Líderes populares que desafiam o poder central são historicamente coibidos, como Jesus. Ele “se coloca criticamente no mundo” em uma “perspectiva de transformação da realidade”, diz Chevitarese.

O Espírito do Senhor está sobre mim, porque ele me ungiu para pregar boas novas aos pobres – Lucas, 4:18

Para o padre Júlio Lancellotti, Jesus contesta três pilares básicos da autoridade: Deus, que passa a ser o “pai amoroso que está no meio de nós”; a noção de pátria, pois todos são chamados; e a família, unida por laços de afeto, não necessariamente biológicos. “Isso era insuportável para os poderosos”.

Por isso a condenação de Jesus foi severa. “Crucificados são párias, a cruz é para pobres, miseráveis. Guardadas as devidas proporções, o esquadrão da morte partia para cima desses caras, da classe baixa, o negro, a negra, o indígena, o nordestino pobre. Para esses é bala”, compara Chevitarese.

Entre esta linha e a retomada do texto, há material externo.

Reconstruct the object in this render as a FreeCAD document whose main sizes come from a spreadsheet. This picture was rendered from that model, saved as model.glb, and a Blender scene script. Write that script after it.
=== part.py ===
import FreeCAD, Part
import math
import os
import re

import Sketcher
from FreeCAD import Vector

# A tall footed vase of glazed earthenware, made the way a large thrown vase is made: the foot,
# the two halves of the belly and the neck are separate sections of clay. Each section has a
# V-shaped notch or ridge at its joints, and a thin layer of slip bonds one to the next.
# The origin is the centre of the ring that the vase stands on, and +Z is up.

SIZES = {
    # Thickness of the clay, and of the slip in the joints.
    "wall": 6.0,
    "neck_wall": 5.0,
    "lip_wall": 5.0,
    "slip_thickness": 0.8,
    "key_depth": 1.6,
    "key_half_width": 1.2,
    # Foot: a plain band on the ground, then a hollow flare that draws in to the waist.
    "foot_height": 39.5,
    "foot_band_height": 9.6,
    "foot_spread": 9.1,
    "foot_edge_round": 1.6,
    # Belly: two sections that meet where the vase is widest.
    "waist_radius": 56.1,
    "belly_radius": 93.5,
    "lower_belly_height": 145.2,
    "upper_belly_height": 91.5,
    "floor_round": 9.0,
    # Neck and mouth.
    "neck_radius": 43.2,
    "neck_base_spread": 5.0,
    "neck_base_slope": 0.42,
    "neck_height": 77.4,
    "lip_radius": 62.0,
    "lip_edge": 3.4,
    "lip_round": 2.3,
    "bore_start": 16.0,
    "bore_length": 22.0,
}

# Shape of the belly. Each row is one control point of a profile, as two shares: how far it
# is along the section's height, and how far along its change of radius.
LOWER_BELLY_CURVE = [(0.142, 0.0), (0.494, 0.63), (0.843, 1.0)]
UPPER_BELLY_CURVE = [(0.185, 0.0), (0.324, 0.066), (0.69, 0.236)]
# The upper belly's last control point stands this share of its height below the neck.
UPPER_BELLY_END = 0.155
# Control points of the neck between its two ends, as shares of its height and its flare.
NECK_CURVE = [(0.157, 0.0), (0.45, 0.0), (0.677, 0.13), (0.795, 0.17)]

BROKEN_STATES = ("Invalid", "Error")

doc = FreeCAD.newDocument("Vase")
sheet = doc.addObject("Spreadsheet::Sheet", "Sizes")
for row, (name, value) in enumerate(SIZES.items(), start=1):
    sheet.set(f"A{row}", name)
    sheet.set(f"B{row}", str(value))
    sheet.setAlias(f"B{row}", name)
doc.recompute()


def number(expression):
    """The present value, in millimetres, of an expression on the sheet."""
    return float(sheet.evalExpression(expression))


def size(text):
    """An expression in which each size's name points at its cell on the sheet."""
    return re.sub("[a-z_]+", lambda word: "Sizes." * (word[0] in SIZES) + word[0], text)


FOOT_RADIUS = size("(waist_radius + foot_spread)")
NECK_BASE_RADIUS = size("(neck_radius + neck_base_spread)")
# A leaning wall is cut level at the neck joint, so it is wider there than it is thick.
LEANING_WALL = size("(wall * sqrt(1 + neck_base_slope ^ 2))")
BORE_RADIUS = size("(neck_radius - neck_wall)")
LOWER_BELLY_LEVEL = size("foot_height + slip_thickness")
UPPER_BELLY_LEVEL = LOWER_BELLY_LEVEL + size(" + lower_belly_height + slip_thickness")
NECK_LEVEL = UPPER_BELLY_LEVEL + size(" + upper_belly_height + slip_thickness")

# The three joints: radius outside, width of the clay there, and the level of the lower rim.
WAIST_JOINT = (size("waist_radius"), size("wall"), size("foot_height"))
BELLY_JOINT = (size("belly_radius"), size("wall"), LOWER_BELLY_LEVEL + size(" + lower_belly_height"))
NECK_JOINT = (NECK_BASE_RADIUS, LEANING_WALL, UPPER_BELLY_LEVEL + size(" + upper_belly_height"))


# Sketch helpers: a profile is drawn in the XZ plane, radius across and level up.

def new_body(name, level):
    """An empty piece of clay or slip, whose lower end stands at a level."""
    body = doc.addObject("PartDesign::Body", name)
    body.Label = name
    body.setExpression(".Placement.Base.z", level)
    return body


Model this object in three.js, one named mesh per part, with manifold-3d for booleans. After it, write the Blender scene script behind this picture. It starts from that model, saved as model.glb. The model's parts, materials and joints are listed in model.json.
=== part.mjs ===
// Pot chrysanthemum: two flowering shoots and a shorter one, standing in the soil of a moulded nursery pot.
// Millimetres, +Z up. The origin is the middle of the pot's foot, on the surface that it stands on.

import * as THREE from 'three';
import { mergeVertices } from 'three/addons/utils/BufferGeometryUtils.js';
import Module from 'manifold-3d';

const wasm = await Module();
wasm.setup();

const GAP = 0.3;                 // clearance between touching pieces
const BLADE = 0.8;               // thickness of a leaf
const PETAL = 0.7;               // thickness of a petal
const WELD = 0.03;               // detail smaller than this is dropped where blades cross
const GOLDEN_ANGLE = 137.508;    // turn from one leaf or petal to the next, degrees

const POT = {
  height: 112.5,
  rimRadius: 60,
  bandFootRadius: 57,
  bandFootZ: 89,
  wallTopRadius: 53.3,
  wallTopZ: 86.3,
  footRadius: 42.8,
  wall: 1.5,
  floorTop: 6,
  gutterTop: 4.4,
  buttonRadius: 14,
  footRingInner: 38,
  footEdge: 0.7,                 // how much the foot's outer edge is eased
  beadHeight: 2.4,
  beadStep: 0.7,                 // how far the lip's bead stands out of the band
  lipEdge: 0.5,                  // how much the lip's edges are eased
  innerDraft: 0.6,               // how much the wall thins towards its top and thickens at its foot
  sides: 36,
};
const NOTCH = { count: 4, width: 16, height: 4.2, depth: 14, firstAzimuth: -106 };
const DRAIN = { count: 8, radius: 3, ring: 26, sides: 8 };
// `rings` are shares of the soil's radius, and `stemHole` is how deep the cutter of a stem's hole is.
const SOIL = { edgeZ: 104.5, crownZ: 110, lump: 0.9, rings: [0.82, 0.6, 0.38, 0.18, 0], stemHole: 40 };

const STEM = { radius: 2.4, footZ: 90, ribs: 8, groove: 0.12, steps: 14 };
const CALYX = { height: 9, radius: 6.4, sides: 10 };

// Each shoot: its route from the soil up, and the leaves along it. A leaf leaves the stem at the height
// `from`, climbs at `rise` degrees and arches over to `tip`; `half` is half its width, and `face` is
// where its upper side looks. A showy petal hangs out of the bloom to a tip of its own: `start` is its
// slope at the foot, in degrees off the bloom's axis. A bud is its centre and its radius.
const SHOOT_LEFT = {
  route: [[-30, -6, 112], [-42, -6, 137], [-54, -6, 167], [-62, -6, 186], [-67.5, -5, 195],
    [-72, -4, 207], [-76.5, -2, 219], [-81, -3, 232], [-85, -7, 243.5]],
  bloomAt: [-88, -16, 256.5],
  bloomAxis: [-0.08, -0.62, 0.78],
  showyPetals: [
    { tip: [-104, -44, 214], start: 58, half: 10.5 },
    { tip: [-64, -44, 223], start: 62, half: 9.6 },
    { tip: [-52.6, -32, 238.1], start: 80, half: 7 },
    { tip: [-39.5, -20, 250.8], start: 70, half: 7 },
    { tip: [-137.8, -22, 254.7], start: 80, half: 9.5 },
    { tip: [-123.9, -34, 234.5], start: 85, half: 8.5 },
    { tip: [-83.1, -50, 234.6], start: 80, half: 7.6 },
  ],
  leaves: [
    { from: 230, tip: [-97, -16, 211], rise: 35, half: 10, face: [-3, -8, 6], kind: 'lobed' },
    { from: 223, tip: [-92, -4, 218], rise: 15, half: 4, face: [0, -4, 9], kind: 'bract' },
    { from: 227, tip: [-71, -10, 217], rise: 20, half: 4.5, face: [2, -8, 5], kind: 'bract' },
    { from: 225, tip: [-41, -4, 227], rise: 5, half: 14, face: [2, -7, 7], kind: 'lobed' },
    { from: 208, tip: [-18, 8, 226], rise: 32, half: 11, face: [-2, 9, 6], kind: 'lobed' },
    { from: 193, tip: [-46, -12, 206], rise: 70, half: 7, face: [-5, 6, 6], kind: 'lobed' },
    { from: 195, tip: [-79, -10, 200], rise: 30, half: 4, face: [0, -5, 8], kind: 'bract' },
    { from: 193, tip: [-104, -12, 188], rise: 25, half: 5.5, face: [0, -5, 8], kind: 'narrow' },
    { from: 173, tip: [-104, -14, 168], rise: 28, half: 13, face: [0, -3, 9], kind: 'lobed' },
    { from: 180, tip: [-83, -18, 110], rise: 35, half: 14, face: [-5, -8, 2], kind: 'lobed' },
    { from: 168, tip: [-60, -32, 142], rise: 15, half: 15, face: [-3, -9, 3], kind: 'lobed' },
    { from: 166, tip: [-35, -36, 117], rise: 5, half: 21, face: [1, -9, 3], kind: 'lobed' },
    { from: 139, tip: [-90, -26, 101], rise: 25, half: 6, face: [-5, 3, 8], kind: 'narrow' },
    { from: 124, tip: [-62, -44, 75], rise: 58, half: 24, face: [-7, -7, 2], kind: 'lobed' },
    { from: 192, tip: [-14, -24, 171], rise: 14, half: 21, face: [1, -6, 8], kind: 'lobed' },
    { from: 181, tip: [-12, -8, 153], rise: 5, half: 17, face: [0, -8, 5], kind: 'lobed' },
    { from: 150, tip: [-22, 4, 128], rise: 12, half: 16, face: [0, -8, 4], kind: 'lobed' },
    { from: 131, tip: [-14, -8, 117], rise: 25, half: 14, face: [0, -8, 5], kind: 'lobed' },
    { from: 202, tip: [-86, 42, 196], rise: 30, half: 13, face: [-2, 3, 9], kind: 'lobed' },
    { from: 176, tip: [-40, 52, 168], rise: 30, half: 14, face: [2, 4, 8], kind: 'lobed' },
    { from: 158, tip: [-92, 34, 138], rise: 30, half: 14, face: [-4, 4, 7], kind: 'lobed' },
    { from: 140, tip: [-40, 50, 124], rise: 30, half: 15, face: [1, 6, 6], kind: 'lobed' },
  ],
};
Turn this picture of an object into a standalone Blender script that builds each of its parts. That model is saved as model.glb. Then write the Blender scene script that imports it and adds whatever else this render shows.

Iyalorixá Roberta de Yemonjá, da Casa das Águas de Yemonjá. "Tem coincidências que a gente não pode deixar passar".
Iyalorixá Roberta de Yemonjá, da Casa das Águas de Yemonjá. "Tem coincidências que a gente não pode deixar passar".
Foto: Ana Beatriz Marques

Quais pessoas seriam abraçadas por Jesus hoje?

O rabino Alexandre Leone diz que “a essência da mensagem dos profetas não nos leva às mansões metafísicas do pensamento, mas aos cortiços de Jerusalém”. Trazendo para a atualidade, “a questão central é o órfão, a viúva, o imigrante, o favelado, é a realização do humano enquanto veículo da ação do divino”.

A ialorixá Roberta de Yemonjá, da Casa das Águas, em Sepetiba, extremo da zona oeste do Rio de Janeiro, vai na mesma linha. “Eu compreendo que Jesus foi e seja do povo que pega o trem, metrô, a mãe preta, favelada, o homem preto que tem medo de andar sem RG. Jesus lidera essa população, esse povo”, diz ela.

Pai Denisson D'Angiles, sacerdote de umbanda, distribui comida e presta apoio a moradores de rua em São Paulo.
Pai Denisson D'Angiles, sacerdote de umbanda, distribui comida e presta apoio a moradores de rua em São Paulo.
Foto: Nano Cunha

“No Brasil, uma situação semelhante é o trabalho de alimentar pessoas em situação de rua e vulnerabilidade social, como as cozinhas solidárias, que refletem a mesma missão de oferecer dignidade e esperança aos mais excluídos”, compara pai Denisson D'Angiles, sacerdote de umbanda.

Para o pastor Leandro Rodrigues, “a mensagem central é a inversão dos valores terrenos: no reino de Deus, o que importa não é a riqueza, mas a solidariedade, a humildade e a busca por justiça social”.